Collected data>
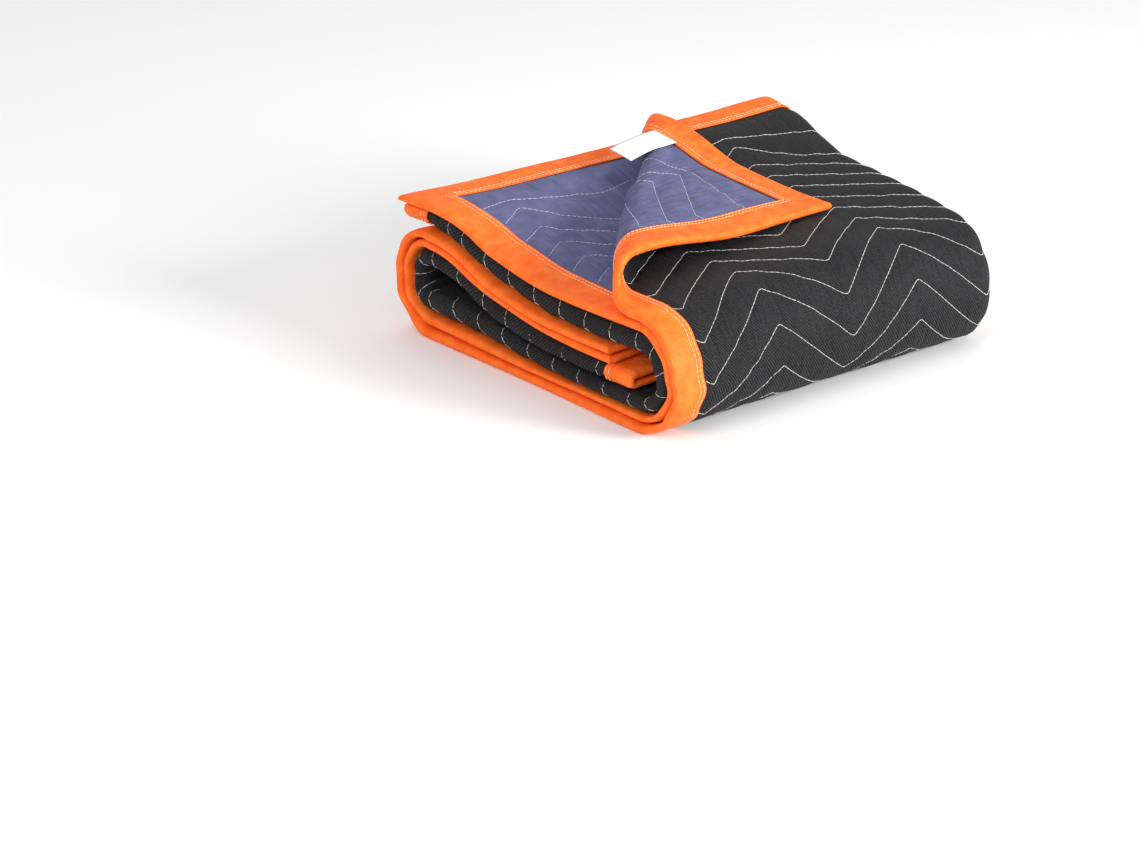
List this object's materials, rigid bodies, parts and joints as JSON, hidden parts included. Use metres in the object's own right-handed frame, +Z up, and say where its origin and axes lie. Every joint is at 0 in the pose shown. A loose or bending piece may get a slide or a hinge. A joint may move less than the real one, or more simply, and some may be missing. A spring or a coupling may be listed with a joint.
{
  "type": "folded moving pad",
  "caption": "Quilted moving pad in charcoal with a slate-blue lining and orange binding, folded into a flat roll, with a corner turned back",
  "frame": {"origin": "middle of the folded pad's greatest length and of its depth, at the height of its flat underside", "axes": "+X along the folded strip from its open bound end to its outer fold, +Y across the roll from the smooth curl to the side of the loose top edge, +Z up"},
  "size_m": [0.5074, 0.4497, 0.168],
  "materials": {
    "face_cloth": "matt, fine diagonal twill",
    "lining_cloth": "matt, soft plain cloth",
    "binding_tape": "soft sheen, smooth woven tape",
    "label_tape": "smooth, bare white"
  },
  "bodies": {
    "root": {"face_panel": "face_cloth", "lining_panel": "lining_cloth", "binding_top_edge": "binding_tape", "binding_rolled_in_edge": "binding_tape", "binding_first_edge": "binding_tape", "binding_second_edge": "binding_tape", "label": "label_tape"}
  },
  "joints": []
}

---

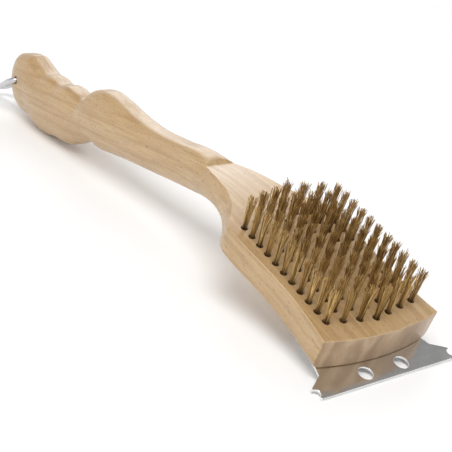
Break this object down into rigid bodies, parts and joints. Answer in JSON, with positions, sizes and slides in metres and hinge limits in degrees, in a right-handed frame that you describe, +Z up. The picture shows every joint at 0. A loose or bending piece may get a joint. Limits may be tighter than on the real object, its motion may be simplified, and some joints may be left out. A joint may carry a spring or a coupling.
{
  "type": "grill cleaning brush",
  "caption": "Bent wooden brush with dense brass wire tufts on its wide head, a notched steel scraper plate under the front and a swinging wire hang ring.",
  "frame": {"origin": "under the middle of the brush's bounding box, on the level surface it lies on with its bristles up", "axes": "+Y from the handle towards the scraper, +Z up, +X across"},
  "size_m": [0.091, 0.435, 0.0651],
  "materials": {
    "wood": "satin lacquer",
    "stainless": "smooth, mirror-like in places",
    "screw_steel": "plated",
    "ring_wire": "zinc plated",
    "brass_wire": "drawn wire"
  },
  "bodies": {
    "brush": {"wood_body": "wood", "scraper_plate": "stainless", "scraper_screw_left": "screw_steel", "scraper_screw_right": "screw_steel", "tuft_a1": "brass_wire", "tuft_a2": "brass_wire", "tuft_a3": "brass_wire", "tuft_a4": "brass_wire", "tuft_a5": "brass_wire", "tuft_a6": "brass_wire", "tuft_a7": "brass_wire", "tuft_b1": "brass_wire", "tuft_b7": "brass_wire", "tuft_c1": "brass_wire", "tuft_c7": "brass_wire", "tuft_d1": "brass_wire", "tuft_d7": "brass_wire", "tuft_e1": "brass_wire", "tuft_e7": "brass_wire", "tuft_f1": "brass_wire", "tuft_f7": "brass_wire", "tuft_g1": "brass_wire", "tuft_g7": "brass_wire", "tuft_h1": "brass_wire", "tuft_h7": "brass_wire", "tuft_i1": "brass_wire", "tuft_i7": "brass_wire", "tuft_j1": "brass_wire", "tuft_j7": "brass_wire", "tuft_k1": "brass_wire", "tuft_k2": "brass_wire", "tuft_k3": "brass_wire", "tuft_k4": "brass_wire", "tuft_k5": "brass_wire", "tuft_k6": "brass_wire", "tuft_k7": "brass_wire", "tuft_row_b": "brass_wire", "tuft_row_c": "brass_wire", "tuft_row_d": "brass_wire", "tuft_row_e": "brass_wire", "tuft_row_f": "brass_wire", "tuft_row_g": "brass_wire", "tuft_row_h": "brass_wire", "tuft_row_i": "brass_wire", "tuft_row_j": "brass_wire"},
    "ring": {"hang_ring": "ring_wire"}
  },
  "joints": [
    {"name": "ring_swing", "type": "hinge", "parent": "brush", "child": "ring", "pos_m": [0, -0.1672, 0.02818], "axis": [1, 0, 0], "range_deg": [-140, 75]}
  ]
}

Written instruction>
Count the lines of these entries that hold the string "bending", and give only that number.

Response>
2